To help you get started, below is the calculations I used;

1/Z_th = 1/j4 + 1/j6
1/Z_th = (4+6)/j24
1/Z_th = 10/j24

Therefore;
Z_th = j24/10
Z_th = j2.4

Now following the procedure I did above, [post 30] you'll be there in no time, aslong as you take your time with the complex arithmetic.

 

[Ebies]

thanks gneil and magician, your help is much appreciated... I want to try and crack this one out before Wednesday morning as I am heading offshore and won't be able to do any of this whilst I am away and trying to come back to a half completed equation after a few weeks at sea is pants as you forget half of what you have done before you left...

 

[magician]

thanks gneil and magician, your help is much appreciated... I want to try and crack this one out before Wednesday morning as I am heading offshore and won't be able to do any of this whilst I am away and trying to come back to a half completed equation after a few weeks at sea is pants as you forget half of what you have done before you left...

Completly understand Ebies.

Put up what you've got.

Ive had mine marked and it is correct

 

[Electest]

Hi Guys

I'm really trying to get my head round this and would appreciate some pointers. I understand obtaining the Thevenins equivalent impedance (Zt) but am struggling obtaining The Thevenins equivalent Voltage (Vt).

Looking at the circuit drawing the j4Ω & j6Ω inductances act as a potential divider between the 2 voltage sources, do they not?

The voltage across the j6Ω is therefore given by $$\left (v1-v2 \right ) \frac{6}{4+6}$$

where:

v1 = 415∠90 v or 0+j415 v
v2 = 415∠0 v or 415+j0 v

Then I could minus the voltage across the j6Ω from the v2 Source to get my answer?

Thanks in advance

 

[Ebies]

Hi guys, just got back from my off shore trip, been a short one to say the least. I attempted this during my time away and to be completely honest I am still at a loss,

I understand calculating the Zth using product over sum rule,

I have used the p.f. of 0.7 lagging to calculate theta=45.572996 deg
I understand that v1 = sqrt2 * 415sin(100pi.t +90) and v2 = sqrt2 * 415sin(100pi.t) respectively

what I do not get however is:

- How do you get from v1 = sqrt2 * 415sin(100pi.t +90) and v2 = sqrt2 * 415sin(100pi.t) to either Polar or Rectangular form? I an change from Polar to Rect and vice versa but not completely sure how to get there from what's given by V1 and V2 so just a nudge in the right direction here will help...

thank you kindly

 

[gneill]

If you have a time signal of the form $A sin(\omega t + \phi)$ or $A cos(\omega t + \phi)$ then you can use the phasor form $A ∠ \phi$. So then you have the polar form of the signal in the frequency domain. You should already know how to convert a polar form to rectangular form.

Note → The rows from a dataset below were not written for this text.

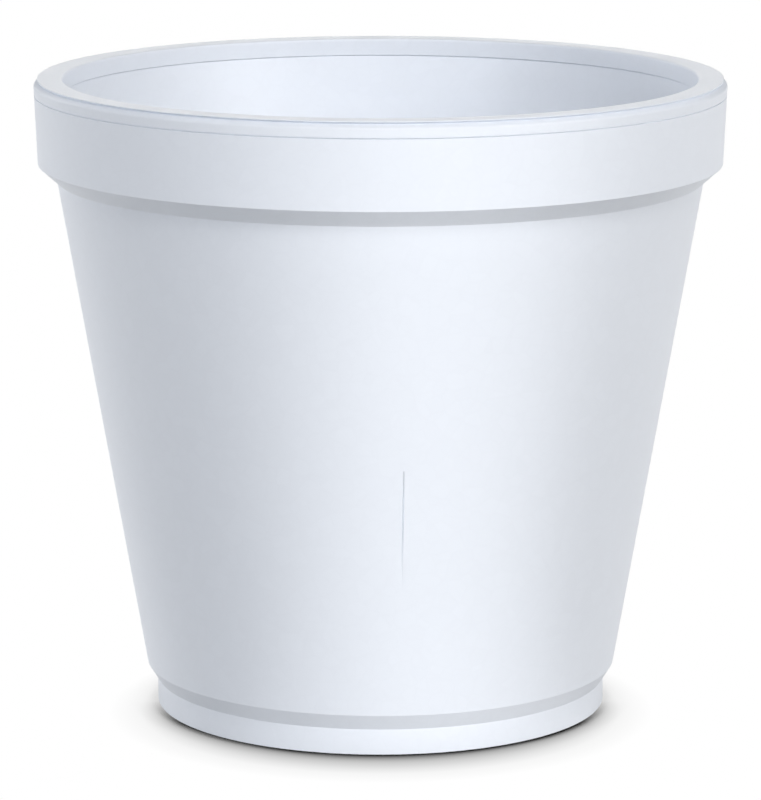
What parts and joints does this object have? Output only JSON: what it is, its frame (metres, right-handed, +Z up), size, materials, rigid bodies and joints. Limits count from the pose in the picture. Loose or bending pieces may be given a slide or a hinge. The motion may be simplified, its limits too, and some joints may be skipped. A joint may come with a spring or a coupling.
{
  "type": "foam cup",
  "caption": "Empty round foam cup with a tapered body, a tall overhanging collar, a flat rim and a narrow foot ring, to hold a hot or cold drink or soup.",
  "frame": {"origin": "centre of the foot ring's resting plane", "axes": "+Z up along the cup's own axis, out of its mouth"},
  "size_m": [0.108, 0.108, 0.0997],
  "materials": {
    "foam": "smooth matt white moulded foam"
  },
  "bodies": {
    "root": {"cup": "foam"}
  },
  "joints": []
}
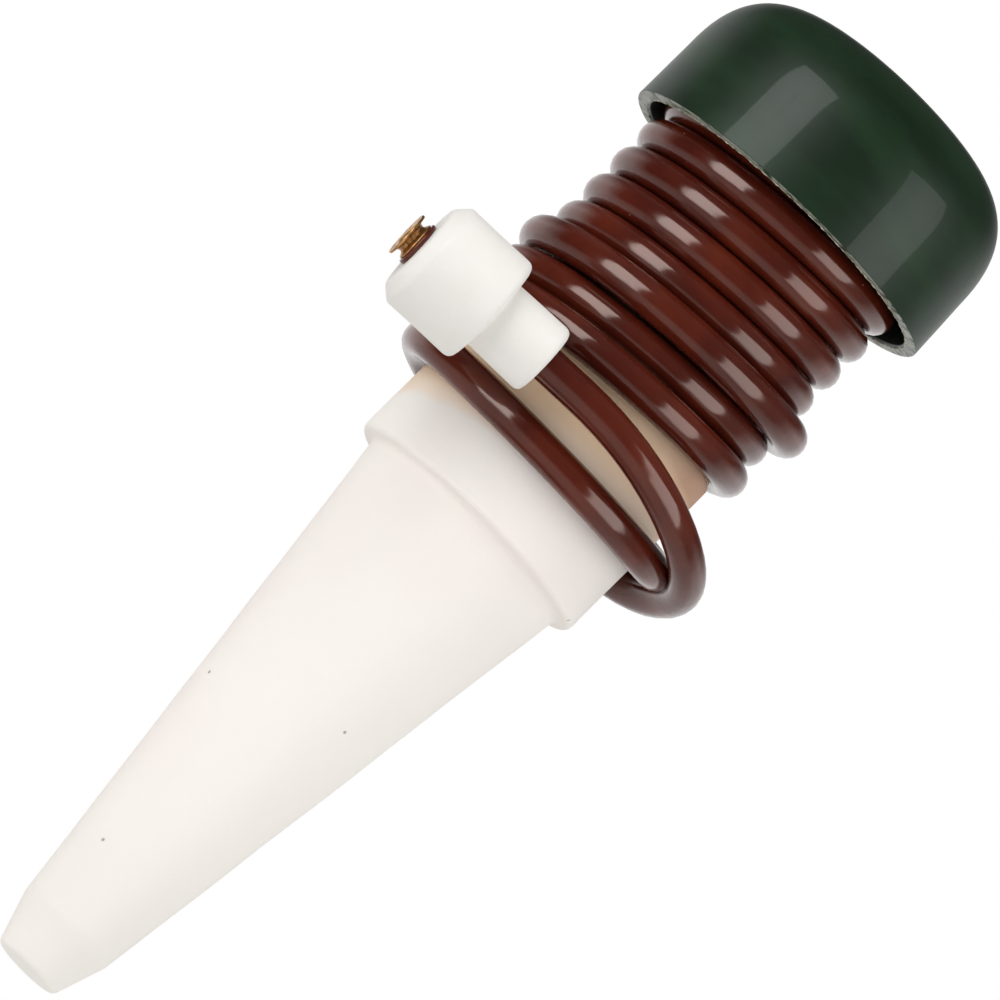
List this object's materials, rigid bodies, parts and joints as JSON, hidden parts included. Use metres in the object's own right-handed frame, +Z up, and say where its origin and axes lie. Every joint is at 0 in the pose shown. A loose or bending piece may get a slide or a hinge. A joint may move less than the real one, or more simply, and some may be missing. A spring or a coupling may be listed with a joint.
{
  "type": "self watering spike",
  "caption": "Hollow fired clay cone with a screwed spool head; a wound hose with a sinker and an end eyelet draws water from a jar into the soil.",
  "frame": {"origin": "centre of the collar's lower shoulder, where the cone begins and the soil's surface lies in use", "axes": "+Z up along the spike's axis towards the cap, +X to the right as seen from the front, the side with the sinker; the hose port opens at the back, on the +Y side"},
  "size_m": [0.0537, 0.0528, 0.1403],
  "materials": {
    "fired_clay": "matte unglazed fired clay",
    "bushing_resin": "amber brown moulded resin",
    "washer_rubber": "soft black rubber",
    "hose_vinyl": "glossy translucent brown vinyl",
    "sinker_glaze": "white matte ceramic",
    "eyelet_brass": "worn brass",
    "green_plastic": "dark green glossy moulded plastic"
  },
  "bodies": {
    "spike": {"ceramic_spike": "fired_clay", "neck_bushing": "bushing_resin"},
    "seal": {"sealing_washer": "washer_rubber"},
    "head": {"cap_shell": "green_plastic", "spool_plug": "green_plastic", "hose_grommet": "washer_rubber", "hose_winding": "hose_vinyl", "hose_tail": "hose_vinyl", "end_eyelet": "eyelet_brass"},
    "weight": {"sinker": "sinker_glaze"}
  },
  "joints": [
    {"name": "cap_rise", "type": "slide", "parent": "spike", "child": "seal", "axis": [0, 0, 1], "range_m": [0, 0.0075]},
    {"name": "cap_turn", "type": "hinge", "parent": "seal", "child": "head", "pos_m": [0, 0, 0.0238], "axis": [0, 0, 1], "range_deg": [0, 900]},
    {"name": "sinker_slide", "type": "slide", "parent": "head", "child": "weight", "axis": [0.9956, 0.0796, 0.0498], "range_m": [0, 0.003]}
  ],
  "couplings": [
    {"joint": "cap_rise", "follows": "cap_turn", "m_per_rad": 0.00047746}
  ]
}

Note that it is critical that when you convert a phasor result back to the time domain that you employ the same trig function that you started with otherwise you'll introduce a spurious phase difference (the phase difference between a sine and cosine function).

 

[Ebies]

thanks for that gneill

 

[Ebies]

out of interest can I make the following statement and would it ring true for imaginary numbers? this would give me my Thevein Voltage when the circuit has been redrawn as originally posted but without the Load of 50Ω

the voltage drop across j6Ω would be 1.5x more than the voltage drop across j4Ω and as such write it as:

Vj6Ω= (V2-V1)x(j6/j10)...
I know this will work with normal numbers for both voltage supplies and resistances but not sure if it will work when you use imaginary numbers...

 

[gneill]

I think it should work if the numbers are purely real or purely imaginary (as in this case). Else there will be "interaction" between the real and imaginary components, and the phase of the result will change.

 

[Ebies]

not completely sure it works this way when complex arithmic is involved... I Vth=352.14∠-45 and clearly it is not the same as Vth in Magician's earlier post... could however be down to me miscalculating... Can anyone please confirm my working out on this...

(V2-V1)*(j6/j10)
=[(415+j0)+(-0-j415)]*(0.6)
=[(415-j0)+(0-j415)]*(0.6)
=415-j415*(0.6)
=249-j249

which in turn gives me: Vth=352.14∠-45

Sorry I keep on posting on this post but I am trying to calculate this equation and need to ensure I understand it...

 

[gneill]

You've calculated the potential across the j6 Ω inductor with an assumed polarity of - on its left and + on its right end (since you've assumed current flow to be counterclockwise by your choice of "V2 - V1"), but you've not yet found the Thevenin voltage. For that you need to take into account the fact that V2 is between that inductor and the reference node (ground).

 

[Ebies]

so does that mean I need to calculate the p.d over the j4Ω and then sum the two resultant p.d's together? I am a bit lost here now... can you point me in the right direction here please gneill?

 

[gneill]

You are looking for the open terminal voltage where the load sits. That is, the Thevenin voltage. To do that you should take a "KVL walk" from one terminal to the other, summing the potential changes. You've found the potential change across the j6 Ohm impedance, so you could choose the path that includes it (in blue below):

 

[Ebies]

so in essence I stick to the blue path to calc j4Ω as well yes? or do I follow the red path for the second part?